Já a prostituição está se tornando corriqueira. Nos hotéis caros e nas avenidas elegantes, chineses com dinheiro e estrangeiros são abordados por moças que oferecem “anmo” – “massagem”, em mandarim, que se converteu num eufemismo para sexo pago.

Em frente ao café Lan Cui Fan, numa rua movimentada de bares e restaurantes de Pequim, um jovem chinês acompanhado de várias moças aborda em inglês os estrangeiros ao descerem do táxi: “Tenho muitas damas bonitas para massagem.”

A oferta é feita na vista de policiais, sentados numa delegacia envidraçada bem na frente do café. O preço de duas horas varia de 300 a 400 yuans (menos de US$ 50), dependendo da beleza das moças. Uma noite inteira custa 800 yuans (quase US$ 100).

Esse tipo de liberalidades, impensável há duas décadas, reflete a percepção do regime da necessidade de válvulas de escape para a crescente pressão social.

A estatística oficial de desemprego urbano é de 4,3%. Mas o índice não inclui, por exemplo, as dezenas de milhões de ex-empregados das estatais fechadas por ineficiência, que recebem minguados auxílios-desemprego. Estima-se que haja 200 milhões de desempregados no campo.

A entrada de todo edifício importante de Pequim é guardada por um casal de leões esculpidos em mármore branco. O da esquerda, o macho, pousa uma pata sobre uma esfera, que representa a unidade imperial. Enquanto a fêmea, da direita, brinca com um filhote, símbolo da fertilidade.

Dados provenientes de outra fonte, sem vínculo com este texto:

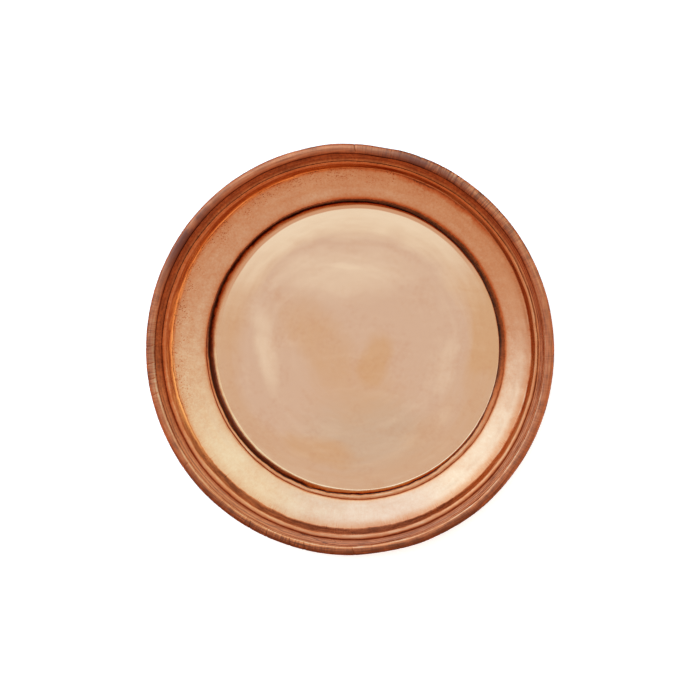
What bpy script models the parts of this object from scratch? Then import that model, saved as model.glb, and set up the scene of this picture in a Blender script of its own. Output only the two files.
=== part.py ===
"""A round hammered copper tray: one sheet of copper with a sunk well, a sloping flange and a moulded rim,
whose outer edge is rolled over a ring of steel wire.

The frame has its origin under the middle of the well, on the surface that the tray stands on, with +Z up.
All lengths are in metres.
"""

import math

import bmesh
import bpy
from mathutils import Vector

# Overall sizes.
TRAY_RADIUS = 0.150
TRAY_HEIGHT = 0.027
SHEET = 0.0009

# The wired edge.
WIRE_RADIUS = 0.0025
WIRE_CLEARANCE = 0.0004
WIRE_BUTT_GAP = 0.001
ROLL_START_DEG = 155.0
ROLL_END_DEG = -140.0

# Widths of the mouldings, counted inwards from the rolled edge. The well takes the radius that is left.
CHANNEL_WIDTH = 0.0040
SHOULDER_WIDTH = 0.0031
RIM_WALL_WIDTH = 0.0031
FLANGE_WIDTH = 0.0206
RING_WIDTH = 0.0028
WELL_WALL_WIDTH = 0.0030

# Heights of the mouldings. The flange takes the height that is left.
CHANNEL_DEPTH = 0.0042
CHANNEL_RISE = 0.0003
SHOULDER_RISE = 0.0010
RIM_WALL_HEIGHT = 0.0044
RING_DROP = 0.0005
WELL_DEPTH = 0.0062
FLANGE_SAG = 0.0006

# The well was set out by hand, a little off the rim's centre, towards +X.
WELL_OFFSET = 0.0020

# Bends, by the radius on their inner side.
TIGHT_BEND = 0.0005
SOFT_BEND = 0.0012

# Fineness of the turned shapes.
TURN_STEPS = 88
BEND_STEP_DEG = 32.0
ROLL_STEP_DEG = 25.0
FLANGE_STEPS = 4
WIRE_RESOLUTION = 4

COPPER = (0.86, 0.50, 0.30, 1.0)
STEEL = (0.34, 0.32, 0.30, 1.0)


def clear_scene():
    for obj in list(bpy.data.objects):
        bpy.data.objects.remove(obj, do_unlink=True)


def metal(name, color, roughness):
    material = bpy.data.materials.new(name)
    material.use_nodes = True
    shader = material.node_tree.nodes["Principled BSDF"]
    shader.inputs["Base Color"].default_value = color
    shader.inputs["Metallic"].default_value = 1.0
    shader.inputs["Roughness"].default_value = roughness
    return material


def roll_radius():
    """Radius of the rolled edge, on the outside of the sheet."""
    return WIRE_RADIUS + WIRE_CLEARANCE + SHEET


def roll_centre():
    """(radius, height) of the wire's centreline."""
    return Vector((TRAY_RADIUS - roll_radius(), TRAY_HEIGHT - roll_radius()))


def on_roll(angle_deg):
    angle = math.radians(angle_deg)
    return roll_centre() + roll_radius() * Vector((math.cos(angle), math.sin(angle)))


def bend(before, corner, after, inner_radius):
    """Points of the arc that rounds a corner of the sheet's upper side."""
    to_before = (before - corner).normalized()
    to_after = (after - corner).normalized()
    turns_down = to_before.x * to_after.y - to_before.y * to_after.x > 0
    radius = inner_radius + (SHEET if turns_down else 0.0)
    half_angle = to_before.angle(to_after) / 2
    turn = math.pi - 2 * half_angle
    longest = 0.5 * min((before - corner).length, (after - corner).length)
    radius = min(radius, longest * math.tan(half_angle))
    centre = corner + (to_before + to_after).normalized() * radius / math.sin(half_angle)
    start = corner + to_before * radius / math.tan(half_angle) - centre
    steps = max(1, round(math.degrees(turn) / BEND_STEP_DEG))
    sense = -1 if turns_down else 1
    points = []
    for step in range(steps + 1):
        angle = sense * turn * step / steps
        cosine, sine = math.cos(angle), math.sin(angle)
        points.append(centre + Vector((start.x * cosine - start.y * sine, start.x * sine + start.y * cosine)))
    return points


def sagging(start, end, sag, steps):
    """Points between two corners on a line that hangs below them, ends left out."""
    points = []
    for step in range(1, steps):
        share = step / steps
        point = start.lerp(end, share)
        point.y -= sag * 4 * share * (1 - share)
        points.append(point)
    return points


def upper_profile():
    """(radius, height) of the sheet's upper side, from the middle of the well to the cut edge inside the roll."""
    roll_inside = TRAY_RADIUS - 2 * roll_radius()
    crease = Vector((roll_inside - CHANNEL_WIDTH, TRAY_HEIGHT - CHANNEL_DEPTH))
    shoulder = Vector((crease.x - SHOULDER_WIDTH / 2, crease.y + SHOULDER_RISE))
    wall_top = Vector((crease.x - SHOULDER_WIDTH, crease.y + SHOULDER_RISE / 2))
    flange_top = Vector((wall_top.x - RIM_WALL_WIDTH, wall_top.y - RIM_WALL_HEIGHT))
    ring_top_height = SHEET + WELL_DEPTH
    flange_foot = Vector((flange_top.x - FLANGE_WIDTH, ring_top_height - RING_DROP))
    ring_outer = Vector((flange_foot.x - RING_WIDTH / 3, ring_top_height))
    ring_inner = Vector((flange_foot.x - RING_WIDTH, ring_top_height - RING_DROP))
    well_edge = Vector((ring_inner.x - WELL_WALL_WIDTH, SHEET))
    roll_start = on_roll(ROLL_START_DEG)
    start_angle = math.radians(ROLL_START_DEG)
    rising = Vector((math.sin(start_angle), -math.cos(start_angle)))
    foot_height = crease.y + CHANNEL_RISE
    roll_foot = roll_start - rising * (roll_start.y - foot_height) / rising.y

    points = [Vector((0.0, SHEET))]
    points += bend(points[0], well_edge, ring_inner, SOFT_BEND)
    points += bend(well_edge, ring_inner, ring_outer, TIGHT_BEND)
    points += bend(ring_inner, ring_outer, flange_foot, TIGHT_BEND)
    points += [flange_foot]
    points += sagging(flange_foot, flange_top, FLANGE_SAG, FLANGE_STEPS)
    points += [flange_top]
    points += bend(flange_top, wall_top, shoulder, TIGHT_BEND)
    points += bend(wall_top, shoulder, crease, TIGHT_BEND)
    points += [crease]
    points += bend(crease, roll_foot, roll_start, TIGHT_BEND)
    roll_steps = math.ceil((ROLL_START_DEG - ROLL_END_DEG) / ROLL_STEP_DEG)
    for step in range(roll_steps + 1):
        share = step / roll_steps
        points.append(on_roll(ROLL_START_DEG + share * (ROLL_END_DEG - ROLL_START_DEG)))
    return points, flange_foot.x, flange_top.x


def turned_surface(name, points):
    """An open surface turned round Z from (radius, height) points, as a mesh object."""
    mesh = bpy.data.meshes.new(name)
    shape = bmesh.new()
    verts = [shape.verts.new((point.x, 0.0, point.y)) for point in points]
    for first, second in zip(verts, verts[1:]):
        shape.edges.new((first, second))
    shape.to_mesh(mesh)
    shape.free()
    obj = bpy.data.objects.new(name, mesh)
    bpy.context.scene.collection.objects.link(obj)
    screw = obj.modifiers.new("turn", "SCREW")
    screw.axis = "Z"
    screw.steps = TURN_STEPS
    screw.render_steps = TURN_STEPS
    screw.use_merge_vertices = True
    screw.merge_threshold = 0.00001
    screw.use_normal_calculate = False
    bpy.context.view_layer.update()
    graph = bpy.context.evaluated_depsgraph_get()
    turned = bpy.data.meshes.new_from_object(obj.evaluated_get(graph))
    obj.modifiers.clear()
    obj.data = turned
    bpy.data.meshes.remove(mesh)
    return obj


def shift_well(mesh, inner_radius, outer_radius):
    """Moves the well off centre, and lets the flange take up the difference."""
    for vertex in mesh.vertices:
        radius = math.hypot(vertex.co.x, vertex.co.y)
        share = (outer_radius - radius) / (outer_radius - inner_radius)
        vertex.co.x += WELL_OFFSET * min(1.0, max(0.0, share))


def make_tray_sheet(collection, material):
    points, flange_foot_radius, flange_top_radius = upper_profile()
    obj = turned_surface("tray_sheet", points)
    shift_well(obj.data, flange_foot_radius, flange_top_radius)
    faces_down = sum(face.normal.z * face.area for face in obj.data.polygons) < 0
    if faces_down:
        obj.data.flip_normals()
    solidify = obj.modifiers.new("sheet", "SOLIDIFY")
    solidify.thickness = SHEET
    solidify.offset = -1.0
    solidify.use_even_offset = True
    obj.data.materials.append(material)
    obj.data.shade_smooth()
    obj.data.set_sharp_from_angle(angle=math.radians(50))
    bpy.context.scene.collection.objects.unlink(obj)
    collection.objects.link(obj)
    return obj


def make_rim_wire(collection, material):
    """The wire ring, whose two cut ends meet with a small gap."""
    centre = roll_centre()
    curve = bpy.data.curves.new("rim_wire", "CURVE")
    curve.dimensions = "3D"
    curve.bevel_depth = WIRE_RADIUS
    curve.bevel_resolution = WIRE_RESOLUTION
    curve.use_fill_caps = True
    curve.twist_mode = "Z_UP"
    spline = curve.splines.new("POLY")
    spline.points.add(TURN_STEPS)
    gap_angle = WIRE_BUTT_GAP / centre.x
    for step, point in enumerate(spline.points):
        angle = 2 * math.pi * step / TURN_STEPS
        angle = min(max(angle, gap_angle / 2), 2 * math.pi - gap_angle / 2)
        point.co = (centre.x * math.cos(angle), centre.x * math.sin(angle), centre.y, 1.0)
    curve.materials.append(material)
    obj = bpy.data.objects.new("rim_wire", curve)
    collection.objects.link(obj)
    return obj


def main():
    clear_scene()
    collection = bpy.data.collections.new("hammered_copper_tray")
    bpy.context.scene.collection.children.link(collection)
    make_tray_sheet(collection, metal("copper", COPPER, 0.28))
    make_rim_wire(collection, metal("steel_wire", STEEL, 0.45))


if __name__ == "__main__":
    main()
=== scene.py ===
"""A round hammered copper tray, modelled on its CAD frame: body, rolled edge, rim wire, finishes and stage.

Lengths are in metres. The tray lies with its well down on the floor, with +Z up.
"""

import math

import bpy
from mathutils import Matrix, Vector, noise


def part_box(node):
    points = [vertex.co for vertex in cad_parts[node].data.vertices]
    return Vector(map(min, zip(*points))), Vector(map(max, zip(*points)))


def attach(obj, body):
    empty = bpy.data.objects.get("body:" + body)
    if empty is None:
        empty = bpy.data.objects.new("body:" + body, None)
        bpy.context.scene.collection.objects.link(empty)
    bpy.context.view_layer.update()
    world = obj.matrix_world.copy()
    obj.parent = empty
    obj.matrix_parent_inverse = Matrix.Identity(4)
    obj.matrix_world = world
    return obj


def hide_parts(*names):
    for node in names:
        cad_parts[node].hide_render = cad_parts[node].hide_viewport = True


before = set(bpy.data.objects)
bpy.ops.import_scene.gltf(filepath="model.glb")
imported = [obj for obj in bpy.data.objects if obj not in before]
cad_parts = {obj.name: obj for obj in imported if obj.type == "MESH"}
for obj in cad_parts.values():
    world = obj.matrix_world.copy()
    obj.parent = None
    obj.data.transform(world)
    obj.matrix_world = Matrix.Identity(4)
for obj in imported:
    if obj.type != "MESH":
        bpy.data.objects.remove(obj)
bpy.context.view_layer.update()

bl_info = {
    "name": "Hammered Copper Tray",
    "version": (1, 0, 0),
    "blender": (4, 5, 0),
    "location": "View3D > Sidebar > Copper Tray",
    "description": "Builds a round hammered copper tray with a sunk well, a moulded rim and a wired edge",
    "category": "Add Mesh",
}

MM = 0.001
SHEET_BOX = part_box("tray_sheet")
OUTER_RADIUS = SHEET_BOX[1][0]
RIM_TOP = SHEET_BOX[1][2]


# ---------------------------------------------------------------------------
# Small helpers
# ---------------------------------------------------------------------------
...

Do 1,3 bilhão de chineses, 900 milhões ainda vivem no campo, e os outros 400 milhões na cidade. Nos próximos anos, a estabilidade do Império do Centro, agora regido por uma ditadura de partido único, dependerá, em grande medida, da capacidade do governo de elevar o padrão de vida da grande massa de chineses no campo.